Problem | Begin at the line that contains "The three.js and", stop after the line that contains "least_steps: int = 4", and reproduce only that span, unaltered.

3D code data |
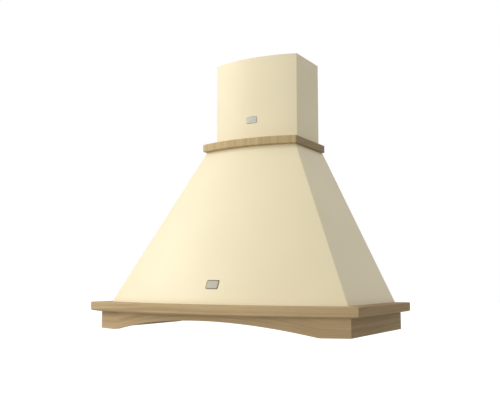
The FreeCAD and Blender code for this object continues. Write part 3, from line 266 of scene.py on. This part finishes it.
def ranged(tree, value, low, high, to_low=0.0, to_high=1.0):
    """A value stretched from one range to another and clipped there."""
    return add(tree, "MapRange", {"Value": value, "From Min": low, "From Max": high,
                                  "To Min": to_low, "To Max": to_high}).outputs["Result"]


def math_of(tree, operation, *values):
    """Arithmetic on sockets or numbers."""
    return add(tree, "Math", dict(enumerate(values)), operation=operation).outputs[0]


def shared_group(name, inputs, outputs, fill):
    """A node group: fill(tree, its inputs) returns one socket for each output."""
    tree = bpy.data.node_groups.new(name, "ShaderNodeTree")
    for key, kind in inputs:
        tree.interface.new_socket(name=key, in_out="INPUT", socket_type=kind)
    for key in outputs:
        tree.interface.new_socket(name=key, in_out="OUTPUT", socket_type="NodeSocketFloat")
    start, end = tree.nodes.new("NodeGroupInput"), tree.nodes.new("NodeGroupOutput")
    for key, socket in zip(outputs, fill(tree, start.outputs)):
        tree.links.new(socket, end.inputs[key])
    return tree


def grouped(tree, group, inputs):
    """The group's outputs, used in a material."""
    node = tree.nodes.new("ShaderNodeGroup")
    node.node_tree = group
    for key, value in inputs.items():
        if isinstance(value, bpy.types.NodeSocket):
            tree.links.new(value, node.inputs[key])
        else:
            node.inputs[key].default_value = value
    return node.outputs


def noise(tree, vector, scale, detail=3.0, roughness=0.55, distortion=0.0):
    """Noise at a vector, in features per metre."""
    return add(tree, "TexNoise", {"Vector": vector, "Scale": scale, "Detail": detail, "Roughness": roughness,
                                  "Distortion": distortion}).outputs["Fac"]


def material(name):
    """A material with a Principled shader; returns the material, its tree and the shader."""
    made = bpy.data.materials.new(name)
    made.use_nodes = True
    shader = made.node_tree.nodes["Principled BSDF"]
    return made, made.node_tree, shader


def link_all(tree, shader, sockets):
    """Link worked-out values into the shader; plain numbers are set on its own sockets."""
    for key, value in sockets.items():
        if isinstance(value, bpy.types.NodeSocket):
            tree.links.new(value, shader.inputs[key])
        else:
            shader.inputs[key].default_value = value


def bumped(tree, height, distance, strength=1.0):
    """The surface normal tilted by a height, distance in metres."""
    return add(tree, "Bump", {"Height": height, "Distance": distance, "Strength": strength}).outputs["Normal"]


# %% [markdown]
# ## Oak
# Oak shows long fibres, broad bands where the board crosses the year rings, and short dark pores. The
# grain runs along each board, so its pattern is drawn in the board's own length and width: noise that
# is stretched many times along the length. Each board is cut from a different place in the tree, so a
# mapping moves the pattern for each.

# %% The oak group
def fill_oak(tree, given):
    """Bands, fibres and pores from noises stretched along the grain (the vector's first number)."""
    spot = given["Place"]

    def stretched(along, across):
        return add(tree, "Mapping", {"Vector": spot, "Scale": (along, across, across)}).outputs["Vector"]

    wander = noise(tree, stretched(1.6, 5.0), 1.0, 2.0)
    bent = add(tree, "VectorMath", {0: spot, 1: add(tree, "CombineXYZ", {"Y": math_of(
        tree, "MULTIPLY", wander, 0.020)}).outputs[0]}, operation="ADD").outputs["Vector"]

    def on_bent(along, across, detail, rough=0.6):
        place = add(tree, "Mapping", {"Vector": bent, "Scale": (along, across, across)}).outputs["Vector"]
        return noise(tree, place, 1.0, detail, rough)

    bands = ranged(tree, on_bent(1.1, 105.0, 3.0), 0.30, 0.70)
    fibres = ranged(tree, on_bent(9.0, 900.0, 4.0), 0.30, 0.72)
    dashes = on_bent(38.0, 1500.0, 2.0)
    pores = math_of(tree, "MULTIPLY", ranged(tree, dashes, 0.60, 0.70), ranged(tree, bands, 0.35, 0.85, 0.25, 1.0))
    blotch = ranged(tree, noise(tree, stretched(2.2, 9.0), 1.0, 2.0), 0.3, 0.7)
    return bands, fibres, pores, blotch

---

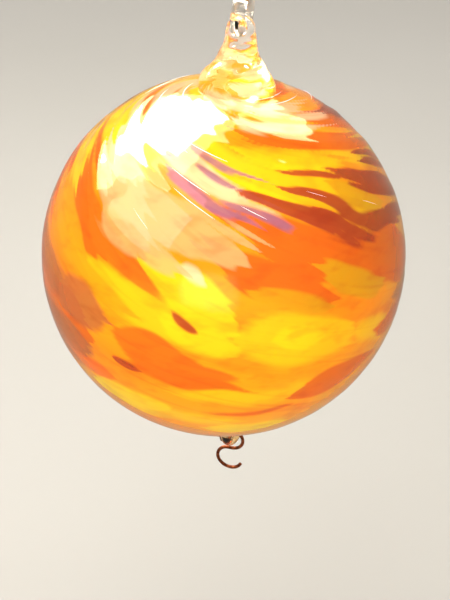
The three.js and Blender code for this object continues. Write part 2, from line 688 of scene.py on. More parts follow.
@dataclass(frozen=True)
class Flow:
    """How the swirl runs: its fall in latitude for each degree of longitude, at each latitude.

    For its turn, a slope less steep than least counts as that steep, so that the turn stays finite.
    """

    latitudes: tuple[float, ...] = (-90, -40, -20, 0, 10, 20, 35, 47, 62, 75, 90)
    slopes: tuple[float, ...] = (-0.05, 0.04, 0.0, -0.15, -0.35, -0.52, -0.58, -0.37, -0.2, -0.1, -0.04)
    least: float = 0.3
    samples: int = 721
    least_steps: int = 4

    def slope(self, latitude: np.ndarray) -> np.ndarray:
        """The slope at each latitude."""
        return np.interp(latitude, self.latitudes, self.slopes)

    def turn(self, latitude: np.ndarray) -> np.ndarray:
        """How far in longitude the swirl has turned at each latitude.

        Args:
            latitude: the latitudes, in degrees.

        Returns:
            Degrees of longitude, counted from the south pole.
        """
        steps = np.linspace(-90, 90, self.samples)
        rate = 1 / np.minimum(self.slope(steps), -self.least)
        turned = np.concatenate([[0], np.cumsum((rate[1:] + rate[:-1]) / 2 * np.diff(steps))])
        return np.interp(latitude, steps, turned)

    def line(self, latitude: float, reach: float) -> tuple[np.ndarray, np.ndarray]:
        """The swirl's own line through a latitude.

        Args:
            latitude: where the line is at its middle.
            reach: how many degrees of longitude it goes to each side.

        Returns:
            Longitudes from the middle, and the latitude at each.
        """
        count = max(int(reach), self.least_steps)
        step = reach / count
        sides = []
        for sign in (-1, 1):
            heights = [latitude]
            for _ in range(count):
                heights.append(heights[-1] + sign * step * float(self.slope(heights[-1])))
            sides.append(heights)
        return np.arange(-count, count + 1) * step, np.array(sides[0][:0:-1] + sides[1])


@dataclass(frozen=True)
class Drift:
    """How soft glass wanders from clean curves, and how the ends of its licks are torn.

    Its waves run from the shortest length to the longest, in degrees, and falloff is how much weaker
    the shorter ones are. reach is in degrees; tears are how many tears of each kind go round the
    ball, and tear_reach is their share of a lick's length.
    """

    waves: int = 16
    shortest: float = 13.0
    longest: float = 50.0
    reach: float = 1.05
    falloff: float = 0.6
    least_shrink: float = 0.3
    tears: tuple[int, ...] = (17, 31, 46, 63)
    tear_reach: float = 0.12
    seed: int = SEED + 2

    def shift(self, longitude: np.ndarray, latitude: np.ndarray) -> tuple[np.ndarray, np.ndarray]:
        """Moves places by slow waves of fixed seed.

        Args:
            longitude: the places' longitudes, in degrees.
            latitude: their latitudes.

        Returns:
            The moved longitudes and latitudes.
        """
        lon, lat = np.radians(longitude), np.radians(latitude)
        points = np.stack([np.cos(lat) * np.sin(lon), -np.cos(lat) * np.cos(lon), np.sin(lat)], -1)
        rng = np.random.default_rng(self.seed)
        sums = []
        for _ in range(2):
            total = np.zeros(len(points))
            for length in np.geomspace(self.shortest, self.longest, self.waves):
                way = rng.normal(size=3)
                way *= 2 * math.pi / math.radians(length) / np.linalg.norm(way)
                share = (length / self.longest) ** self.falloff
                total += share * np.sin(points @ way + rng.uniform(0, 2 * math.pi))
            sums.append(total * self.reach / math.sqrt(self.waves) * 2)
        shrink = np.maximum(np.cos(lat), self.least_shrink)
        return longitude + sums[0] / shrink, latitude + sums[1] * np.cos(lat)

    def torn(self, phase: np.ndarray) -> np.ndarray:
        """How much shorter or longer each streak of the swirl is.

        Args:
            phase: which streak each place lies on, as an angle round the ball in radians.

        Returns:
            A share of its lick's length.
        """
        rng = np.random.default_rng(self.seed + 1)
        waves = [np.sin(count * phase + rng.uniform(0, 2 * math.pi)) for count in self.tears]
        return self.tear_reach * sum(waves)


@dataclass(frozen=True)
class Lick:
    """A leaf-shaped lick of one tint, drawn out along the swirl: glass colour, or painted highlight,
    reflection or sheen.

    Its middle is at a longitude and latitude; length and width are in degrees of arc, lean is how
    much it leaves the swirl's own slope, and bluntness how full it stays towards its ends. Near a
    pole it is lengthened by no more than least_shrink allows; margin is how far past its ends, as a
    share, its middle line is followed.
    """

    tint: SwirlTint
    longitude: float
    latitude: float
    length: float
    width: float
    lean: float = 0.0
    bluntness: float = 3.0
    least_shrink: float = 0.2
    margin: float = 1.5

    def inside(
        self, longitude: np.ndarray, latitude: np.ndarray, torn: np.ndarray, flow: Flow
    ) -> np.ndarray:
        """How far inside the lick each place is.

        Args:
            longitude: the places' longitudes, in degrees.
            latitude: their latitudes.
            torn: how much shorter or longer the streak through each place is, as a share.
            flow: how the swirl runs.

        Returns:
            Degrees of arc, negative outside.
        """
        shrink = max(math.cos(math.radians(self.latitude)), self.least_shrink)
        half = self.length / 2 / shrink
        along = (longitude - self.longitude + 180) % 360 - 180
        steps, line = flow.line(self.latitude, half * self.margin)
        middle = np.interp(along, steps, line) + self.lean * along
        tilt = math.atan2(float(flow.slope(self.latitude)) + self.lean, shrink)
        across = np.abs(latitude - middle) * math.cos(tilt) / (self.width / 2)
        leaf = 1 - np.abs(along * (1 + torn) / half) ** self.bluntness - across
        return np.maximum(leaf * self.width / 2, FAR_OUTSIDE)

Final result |
The three.js and Blender code for this object continues. Write part 2, from line 688 of scene.py on. More parts follow.
@dataclass(frozen=True)
class Flow:
    """How the swirl runs: its fall in latitude for each degree of longitude, at each latitude.

    For its turn, a slope less steep than least counts as that steep, so that the turn stays finite.
    """

    latitudes: tuple[float, ...] = (-90, -40, -20, 0, 10, 20, 35, 47, 62, 75, 90)
    slopes: tuple[float, ...] = (-0.05, 0.04, 0.0, -0.15, -0.35, -0.52, -0.58, -0.37, -0.2, -0.1, -0.04)
    least: float = 0.3
    samples: int = 721
    least_steps: int = 4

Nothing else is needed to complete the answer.